Druids are the best single-target tanks. Lots of health. Lots of armor. Lots of dodge. Throw in the fact that they also have a hefty amount of attack power and crit % and it’s obvious why they have the highest single target threat. They’re also heavily favored in Sunwell Plateau. I just hope you don’t mind revisiting BGs every phase so you can update your PvP off pieces which you will absolutely want to get for resilience since it takes less of it to get crit immune. You CAN manage without but resilience will help you free up other equipment slots for some more threat oriented pieces (think hit/expertise rating.) Restoration is much more fun in TBC than Vanilla. Feral DPS I’d say isn’t for the faint-hearted. It takes work but I’m told once you get it down pat, it can be very rewarding. Never played boomkin.
Paladins are the best dungeon tanks and do every bit as well in raids for trash pulls if nothing else. Holy paladins are fantastic healers. Retribution is surprisingly good in TBC though I want to say it relies pretty heavily upon your ability to properly seal-twist. Raided with a really good one in TBC classic. I just wouldn’t expect to be topping the meters unless you raid with some pretty laid-back casuals and there’s absolutely no shame in that if you do.
I’m going to be giving a few new things a go such as a protection warrior (though I might wait on this on the off-chance that we get a WotLK anniversary because in the guilds I raided with in TBC and TBC Classic, the warrior ends up eventually having to go fury because protection paladins and feral tanks just outshine them in every possible way.) Also gonna give a restoration shaman a whirl and still debating between a shadow priest or a hunter. Then again, if we get a TBC era I’ll end up raiding as everything at some point.
Best of luck and hope you have fun with whatever you decide to play as!
those are going to be my 3 classes i play. pally will be my main for tanking, enhance shaman, and balance druid. im horde. warrior is not bad early on for dps but does get alot better late into the phases. warrior tanks are still good for certain boss fights b/c of cd’s and can just pump a lot harder for threat for the dps.
shamans are very desired, a typical comp would have 5-6 of them in a 25 man
2 enhance, 1 ele, 2 resto would be a pretty common setup
druid is much less desired, a standard comp would run 1 of each tank/boomy/heal, though boomy and healer are towards the lower end of the charts
paladin again, you run 1 of each mostly, due to blessings. Hpala would likely get cut if they didn’t give the 3rd buff, ret is a middle of the pack dps, prot paladins are an s-tier tank and will likely be in every single 25 man you’ll ever do
horde is the best faction for tbc and its not close, stay horde forever
Something I’d add is that if you decide to tank and you also want to raid, you’re either going to want to already be in a guild and it’s been decided that that is what you intend to do, create your own guild and designate yourself as one of the tanks or pray to Jehollahbuddhakrishna Clause that you manage to find yourself a guild that is need of a tank. Every guild only needs two tanks and those two slots usually get taken fast.

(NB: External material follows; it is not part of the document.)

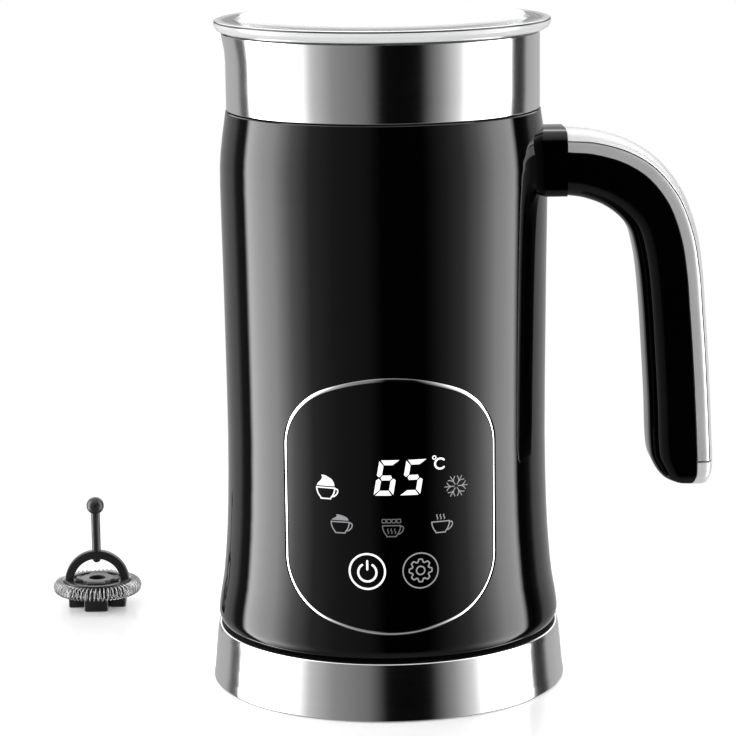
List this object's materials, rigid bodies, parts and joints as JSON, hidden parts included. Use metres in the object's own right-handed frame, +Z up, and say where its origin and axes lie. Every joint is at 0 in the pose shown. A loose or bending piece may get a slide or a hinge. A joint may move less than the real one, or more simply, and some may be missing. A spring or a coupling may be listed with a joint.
{
  "type": "milk frother",
  "caption": "Cordless electric milk frother: lidded steel cup in a gloss black jug with a bent handle and touch display, on a round power base, with magnet-driven spring whisks.",
  "frame": {"origin": "centre of the foot ring, on the surface that the power base stands on", "axes": "+Z up, handle towards +X, display towards -Y, cord gland towards +Y"},
  "size_m": [0.2065, 0.1479, 0.2],
  "materials": {
    "brushed_steel": "polished, fine grain",
    "cup_steel": "satin",
    "gloss_black": "high gloss",
    "window_black": "high gloss",
    "bright_trim": "polished",
    "satin_silver": "satin",
    "matte_black": "fine texture",
    "soft_black": "matte",
    "clear_plastic": "clear",
    "clear_silicone": "translucent",
    "whisk_black": "satin",
    "spring_steel": "polished wire",
    "pale_plastic": "satin",
    "magnet": "dull",
    "contact_brass": "satin",
    "screw_steel": "plain",
    "zinc_steel": "zinc plated",
    "aluminium": "milled",
    "heater_dark": "dull",
    "copper_winding": "enamelled",
    "board_green": "lacquered",
    "component_dark": "moulded",
    "icon_white": "lit",
    "icon_grey": "lit dimly"
  },
  "bodies": {
    "base": {"base_skirt": "brushed_steel", "base_deck": "matte_black", "base_bottom": "matte_black", "base_socket": "matte_black", "contact_rings": "contact_brass", "foot_ring": "soft_black", "base_screws": "screw_steel", "cord_gland": "soft_black", "cord_clamp": "matte_black"},
    "coupler": {"jug_coupler": "matte_black", "coupler_pins": "contact_brass"},
    "jug": {"outer_shell": "gloss_black", "steel_collar": "brushed_steel", "inner_cup": "cup_steel", "cup_gasket": "soft_black", "drive_pin": "cup_steel", "display_window": "window_black", "panel_trim": "bright_trim", "display_board": "board_green", "led_display": "pale_plastic", "touch_springs": "spring_steel", "heater_ring": "heater_dark", "heat_spreader": "aluminium", "temp_sensor": "contact_brass", "thermal_cutout": "heater_dark", "motor_can": "zinc_steel", "motor_end_cap": "pale_plastic", "stator_magnets": "magnet", "motor_bushes": "contact_brass", "motor_brushes": "heater_dark", "motor_bracket": "zinc_steel", "motor_screws": "screw_steel", "control_board": "board_green", "board_components": "component_dark", "bottom_cover": "matte_black", "cover_screws": "screw_steel", "handle_neck": "gloss_black", "handle_grip": "gloss_black", "grip_foot": "gloss_black", "handle_back": "satin_silver", "handle_end_cap": "satin_silver", "handle_screws": "screw_steel"},
    "rotor": {"motor_shaft": "screw_steel", "armature": "copper_winding", "commutator": "contact_brass", "magnet_yoke": "zinc_steel", "drive_magnets": "magnet"},
    "lid": {"lid": "clear_plastic", "lid_gasket": "clear_silicone"},
    "whisk_carrier": {"whisk_bush": "pale_plastic"},
    "whisk": {"whisk_frame": "whisk_black", "whisk_spring": "spring_steel", "whisk_magnets": "magnet"},
    "spare_whisk": {"spare_bush": "pale_plastic", "spare_frame": "whisk_black", "spare_spring": "spring_steel", "spare_magnets": "magnet"}
  },
  "joints": [
    {"name": "jug_lift", "type": "slide", "parent": "base", "child": "coupler", "axis": [0, 0, 1], "range_m": [0, 0.1]},
    {"name": "jug_turn", "type": "hinge", "parent": "coupler", "child": "jug", "pos_m": [0, 0, 0.02], "axis": [0, 0, 1], "continuous": true},
    {"name": "lid_lift", "type": "slide", "parent": "jug", "child": "lid", "axis": [0, 0, 1], "range_m": [0, 0.06]},
    {"name": "motor_spin", "type": "hinge", "parent": "jug", "child": "rotor", "pos_m": [0, 0, 0.05], "axis": [0, 0, 1], "continuous": true},
    {"name": "whisk_lift", "type": "slide", "parent": "jug", "child": "whisk_carrier", "axis": [0, 0, 1], "range_m": [0, 0.08]},
    {"name": "whisk_spin", "type": "hinge", "parent": "whisk_carrier", "child": "whisk", "pos_m": [0, 0, 0.078], "axis": [0, 0, 1], "continuous": true},
    {"name": "spare_lift", "type": "slide", "parent": "base", "child": "spare_whisk", "axis": [0, 0, 1], "range_m": [0, 0.05]}
  ],
  "couplings": [
    {"joint": "whisk_spin", "follows": "motor_spin", "ratio": 1}
  ]
}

If you decide to main a shaman though you’ll have a much easier time getting yourself into a raid.
Umm, no. Resilience does in fact contribute to crit immunity which a bear tank needs 2.6% of on top of the 3% they get from talents (if memory serves with the precise numbers.)
My opinion about Warrior is from original TBC and WotLK. It’s fine.

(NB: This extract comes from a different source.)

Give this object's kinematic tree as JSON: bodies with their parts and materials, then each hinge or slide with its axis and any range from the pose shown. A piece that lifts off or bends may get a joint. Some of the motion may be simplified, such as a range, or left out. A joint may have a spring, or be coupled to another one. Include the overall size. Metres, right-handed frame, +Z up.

Protection Warrior in TBC is fine. I will be playing one. It is gear dependent of course and ideally you have collected enough of the right pieces to equip for the variety of tanking situations. Warriors can main tank every encounter in the game on any difficulty when played by a competent tank. Druids and Paladins are also good tanks and that’s great, well deserved.
Arms in arena is fun.
No idea about how Warriors will be for DPS. Not really my are of interest or experience
I think warrior tanks have it the roughest as far as gear is concerned. On top of getting defense cap, having to pack on a good deal of hit/expertise rating as well for threat? Seems like a really involved juggling act. Looks fun though. Still debating about giving it a whirl in TBC or waiting until WotLK to do so.

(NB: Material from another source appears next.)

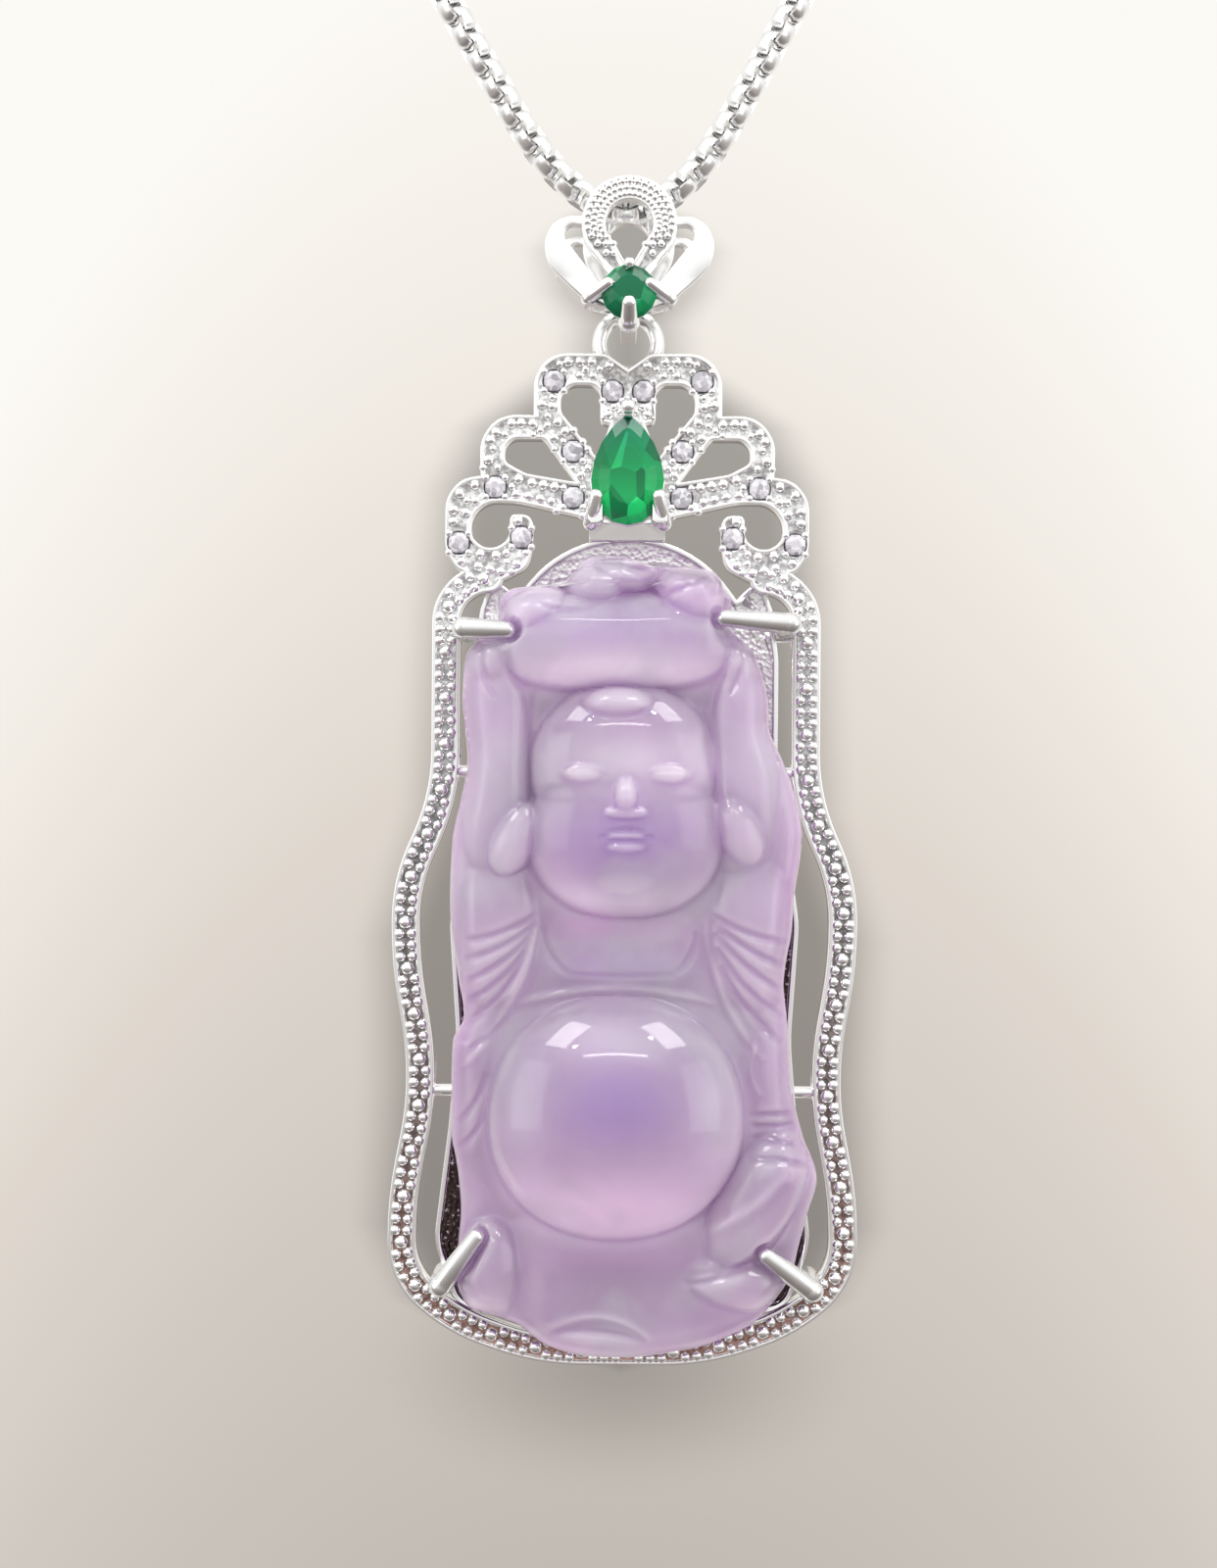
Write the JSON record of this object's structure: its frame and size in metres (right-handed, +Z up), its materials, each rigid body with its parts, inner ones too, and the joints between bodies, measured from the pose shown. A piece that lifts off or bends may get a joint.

Resilience Rating is another tool for achieving crit immunity in a gear set, and can be mixed with Defense Rating as desired. Point for point, Resilience Rating provides 50% more crit reduction than Defense Rating, but does not provide any additional avoidance. Resilience also reduces the damage done by critical hits which do land, which is useful at low Defense/Resilience levels but useless once the player is uncrittable. As a result, Resilience Rating exhibits a hard cap at the crit immunity threshold, and provides no additional value above it. The value of the hard cap depends on the amount of Defense Rating in the gear set, as each point in Defense Rating reduces the amount of Resilience Rating required for crit immunity.
Resilience is primarily found on PvP gear that is rarely used by other tank specs, but feral PvP gear actually provides excellent tanking stats in addition to the Resilience Rating.
For a Level 70 Feral Tank Druid:
39.4 Resilience Rating = 1% reduced chance to be crit
39.4 Resilience Rating = 2% reduced damage taken from crits
Hard cap with 0 Defense Rating = 103 Resilience Rating
Eyr, if you’re going to troll at least make an effort. Only thing worse than a troll is a lazy troll and worse still, a troll that just contributes to false information that could potentially mislead others.